• [EXERCISE DIRECTIONS]: Print the listing below exactly.

• [GIVEN RECORDS]:
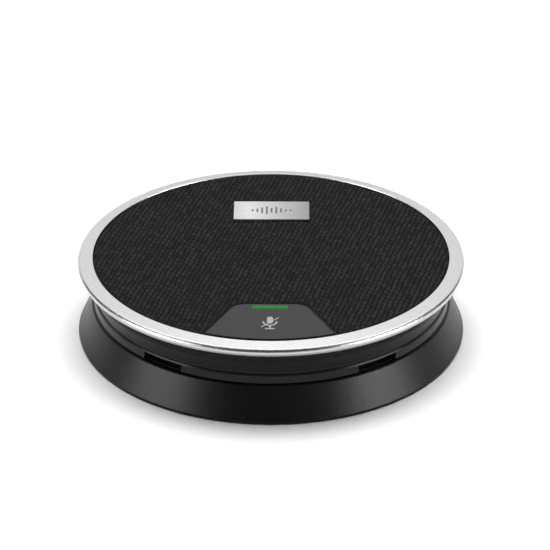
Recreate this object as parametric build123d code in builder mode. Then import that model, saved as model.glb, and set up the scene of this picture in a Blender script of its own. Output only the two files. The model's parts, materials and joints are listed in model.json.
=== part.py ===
from build123d import *
import os
from math import cos, radians, sin, sqrt

os.makedirs("parts", exist_ok=True)

# A round conference speakerphone. Millimetres, +Z up, the origin at the middle of the footprint on
# the table. The mute key is at the front, towards -Y, and the cable socket at the rear, towards +Y.

# ---------------------------------------------------------------- driving dimensions
base_radius = 60.4  # flared base, at its bottom edge before rounding
ring_radius = 60.4  # metal ring, at its outer crease before rounding
band_radius = 55.3  # band round the foot of the neck
waist_radius = 54.75  # narrowest part of the neck
fabric_radius = 55.1
crown_top = 26.7  # top of the fabric, in the middle
crown_drop = 0.65  # how far the crown falls towards the edge of the fabric
foot_height = 0.6  # daylight under the base
key_travel = 0.4
spot_count = 5  # screws, posts, slots and microphones each come in fives
front = -90  # polar angle of the front, in degrees

# ---------------------------------------------------------------- levels and fits
cover_top = 2.0
ballast_top = 3.8
board_bottom = 5.7
board_top = 6.9
socket_level = 6.3  # middle of the cable socket
deck_bottom = 9.4  # the base's inner deck, which carries the neck
deck_top = 11.15
deck_fall = 0.05  # of the deck outside the neck, towards the rim
neck_seat_radius = 54.2  # where the neck stands on the deck
band_bottom = 11.5
band_top = 13.8
bevel_top = 14.3  # of the bevel along the band
flange_top = 12.55  # the neck's inner flange
waist_level = 14.45
chassis_bottom = 20.2
chassis_top = 21.6
neck_top = 22.7
skin = 0.6  # fabric thickness
grille_thickness = 1.0
screw_gap = 0.02  # round a screw's shank
sliding_gap = 0.05  # round a part that slides in a guide
shank_room = 0.15  # round a shank in a plate that it passes through
head_room = 0.1  # round a screw head in its seat

boss_circle = 46.5  # screw bosses and posts stand on this radius
boss_radius = 3.0
post_radius = 2.6
microphone_circle = 49.0
board_radius = 40.0
board_post_offset = 24.0  # board posts stand at plus and minus this in X and Y
pitch_angle = 360 / spot_count
dome_radius = (fabric_radius**2 + crown_drop**2) / (2 * crown_drop)  # the crown is part of a sphere


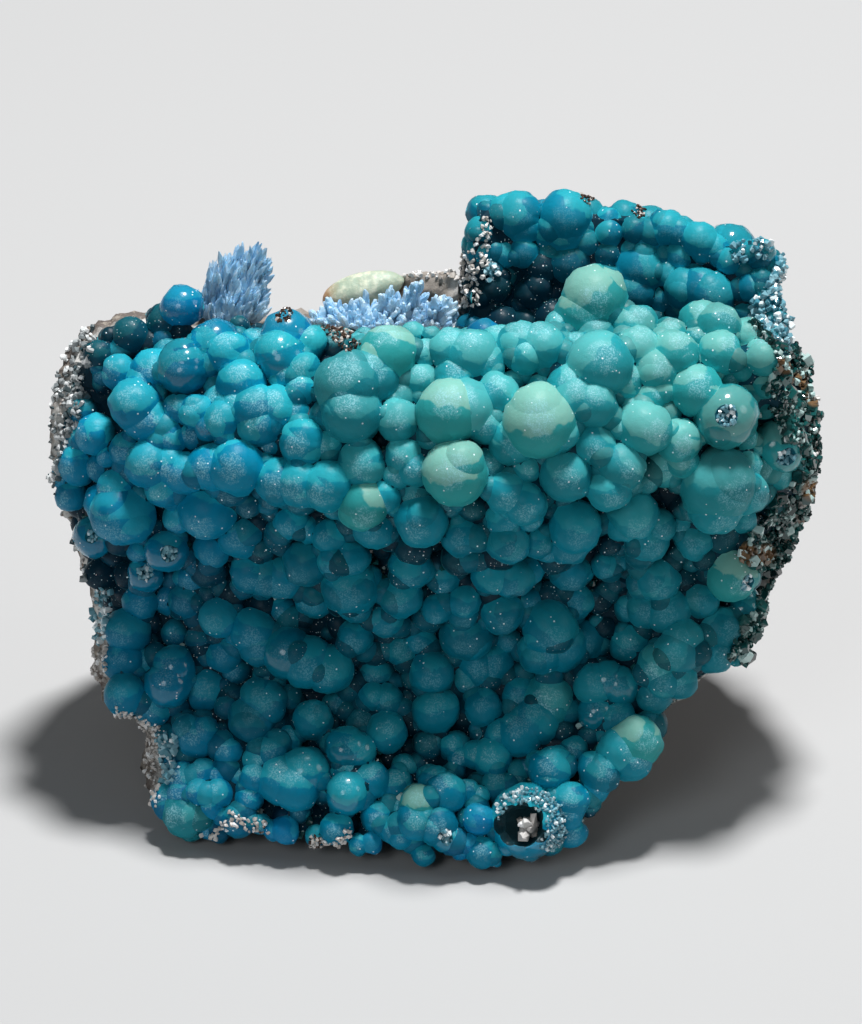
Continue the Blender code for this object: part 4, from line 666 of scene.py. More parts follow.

• [OUTPUT BELOW]:
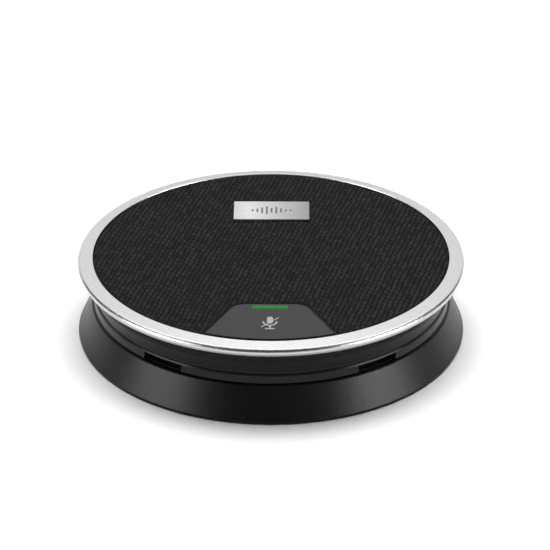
Recreate this object as parametric build123d code in builder mode. Then import that model, saved as model.glb, and set up the scene of this picture in a Blender script of its own. Output only the two files. The model's parts, materials and joints are listed in model.json.
=== part.py ===
from build123d import *
import os
from math import cos, radians, sin, sqrt

os.makedirs("parts", exist_ok=True)

# A round conference speakerphone. Millimetres, +Z up, the origin at the middle of the footprint on
# the table. The mute key is at the front, towards -Y, and the cable socket at the rear, towards +Y.

# ---------------------------------------------------------------- driving dimensions
base_radius = 60.4  # flared base, at its bottom edge before rounding
ring_radius = 60.4  # metal ring, at its outer crease before rounding
band_radius = 55.3  # band round the foot of the neck
waist_radius = 54.75  # narrowest part of the neck
fabric_radius = 55.1
crown_top = 26.7  # top of the fabric, in the middle
crown_drop = 0.65  # how far the crown falls towards the edge of the fabric
foot_height = 0.6  # daylight under the base
key_travel = 0.4
spot_count = 5  # screws, posts, slots and microphones each come in fives
front = -90  # polar angle of the front, in degrees

# ---------------------------------------------------------------- levels and fits
cover_top = 2.0
ballast_top = 3.8
board_bottom = 5.7
board_top = 6.9
socket_level = 6.3  # middle of the cable socket
deck_bottom = 9.4  # the base's inner deck, which carries the neck
deck_top = 11.15
deck_fall = 0.05  # of the deck outside the neck, towards the rim
neck_seat_radius = 54.2  # where the neck stands on the deck
band_bottom = 11.5
band_top = 13.8
bevel_top = 14.3  # of the bevel along the band
flange_top = 12.55  # the neck's inner flange
waist_level = 14.45
chassis_bottom = 20.2
chassis_top = 21.6
neck_top = 22.7
skin = 0.6  # fabric thickness
grille_thickness = 1.0
screw_gap = 0.02  # round a screw's shank
sliding_gap = 0.05  # round a part that slides in a guide
shank_room = 0.15  # round a shank in a plate that it passes through
head_room = 0.1  # round a screw head in its seat

boss_circle = 46.5  # screw bosses and posts stand on this radius
boss_radius = 3.0
post_radius = 2.6
microphone_circle = 49.0
board_radius = 40.0
board_post_offset = 24.0  # board posts stand at plus and minus this in X and Y
pitch_angle = 360 / spot_count
dome_radius = (fabric_radius**2 + crown_drop**2) / (2 * crown_drop)  # the crown is part of a sphere


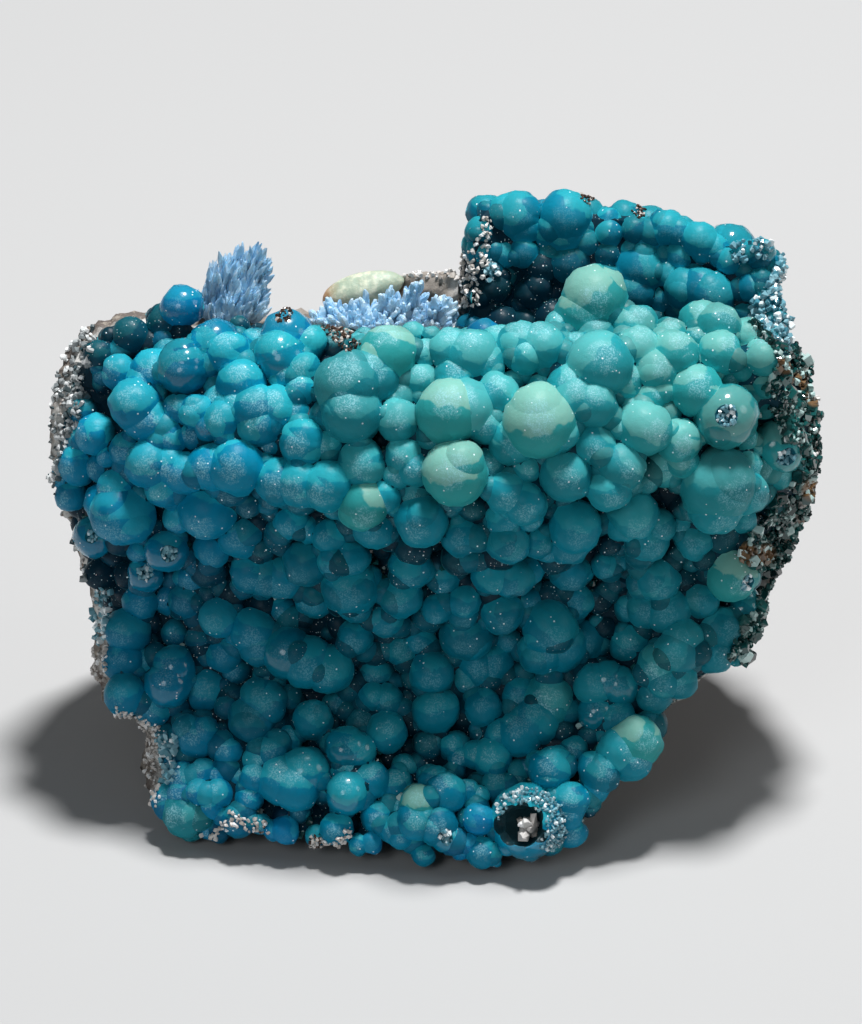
Continue the Blender code for this object: part 4, from line 666 of scene.py. More parts follow.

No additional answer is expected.